“Inside the door just walked a nigger,” said Dr. Eddie Moore, director of diversity of the Bush School and featured speaker of “The ‘N’ Word” workshop. He had turned off all the lights in Bryan Jr. Auditorium and asked his audience to clear their minds. “What does he look like to you?” The audience gathered in the room on Sept. 23 was a diverse one. At Moore’s opening statement, students, teachers, African-Americans, whites, and Hispanics, all took in a sharp breath. The room was silent for a few seconds. Then, suddenly engaged, people began to call out words: “black,” “male,” “skinny,” “ignorant,” “baggy clothes,” “unkempt,” “uneducated,” “rude.”
Moore wrote down each word until the whiteboard was filled, and then gave everyone a moment to reflect on the image they had just created.
During the workshop, Moore acknowledged both the painful history and associations that come with the n-word, but he also admitted that chances were slim of the word dying out anytime soon.
“‘Nigger’s’ here to stay,” he said. “I’m not here to stop ‘nigger’ from existing. What I’m more concerned about is the psychological impact.”
The audience discussed the rapid spread of the word, examining its acceptance into the everyday vocabulary of many young African-Americans, and in popular music.
“Nine times out of ten, you see teens using the word in a seemingly friendly way,” said senior Jabari Sellars, who attended the workshop. “It’s becoming extremely colloquial. Pop culture uses it so much, it’s almost been completely desensitized.”
Its usage today, however, cannot escape the degrading history of the word, Moore pointed out. The history of the ‘N-word’ is entrenched in hierarchy and oppression, whether or not rap artists are willing to recognize it. In fact, according to Moore, the popular usage of the word in rap music may have stemmed from the inherent sense of superiority that it grants the listener.
“People believe you can take poison and turn it into kool-aid,” he said, discussing its seemingly harmless usage among teens and rap artists today. “It just doesn’t work that way.”
He explained that the ‘N-word’s’ acceptance into our culture is practically complete, due to the cultural effect of wildly popular artists like Dr. Dre, and to the thirst for the word that exists in society. People feed off of the negative reflection that the word has on people, because it puts one group of people down, and brings the listener up in the process, Moore explained.

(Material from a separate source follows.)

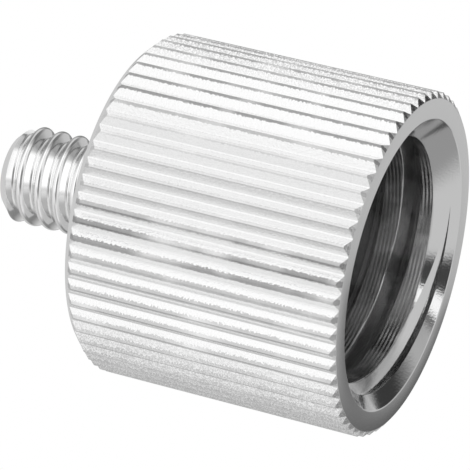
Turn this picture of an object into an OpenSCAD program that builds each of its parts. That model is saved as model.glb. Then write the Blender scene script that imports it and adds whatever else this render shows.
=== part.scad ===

“That’s the thirst for ‘nigger,'” Moore said, referring to the hungry way in which people listen to and seek out music that uses the ‘N-word.’
“The niggerization of America is complete,” Moore continued. “It’s got a pretty good chance to last through the next century.”
Having established its permanence in our culture the focus shifted to how we can minimize its impact on people today.
The group discussed the effects that the ‘N-word’ has on young African-Americans, often returning to the negative image constructed on the whiteboard.
“My main concern with ‘nigger’ is that, especially with young black men, when this becomes a point of identity, there’s something really wrong with that,” Moore explained. “That you can take something born for greatness and end up at the bottom–that is some serious ‘nigger’ success,” he said, referring to the ‘N-word’s’ ability to bind and oppress the people it’s applied to.
The workshop emphasized the word’s remarkable power. The associations that went along with it–that of being uneducated, especially–were real. The word’s presence alone, in common conversation and music, has drawn many young people towards achieving the image that comes with the ‘N-word.’
“We need to teach young blacks how to disconnect from this ‘nigger’ picture,” said Moore, pointing back at the whiteboard.
By the end of the workshop, after Moore’s exhaustive coverage of the topic, the group still had come to few conclusions.
“The extinction of that word, at least in my lifetime, is not going to happen,” said Sellars.
Still, it has the power to inflict damage on our society.
“The ‘N-word’ has been and continues to be pejorative,” said Dana Professor of English, Carolyn Whitlow, in an interview. “It’s painful, it’s hurtful, and it ought to die out in usage. Period.”
When asked for some simple steps that we can take to curb the usage of the word in our community, Moore listed three:
“We have to continue to build and establish multicultural relationships,” he said. “There has to be ongoing effort to talk about difficult topics, and we need to lead by example. There need to be more positive role models in our communities.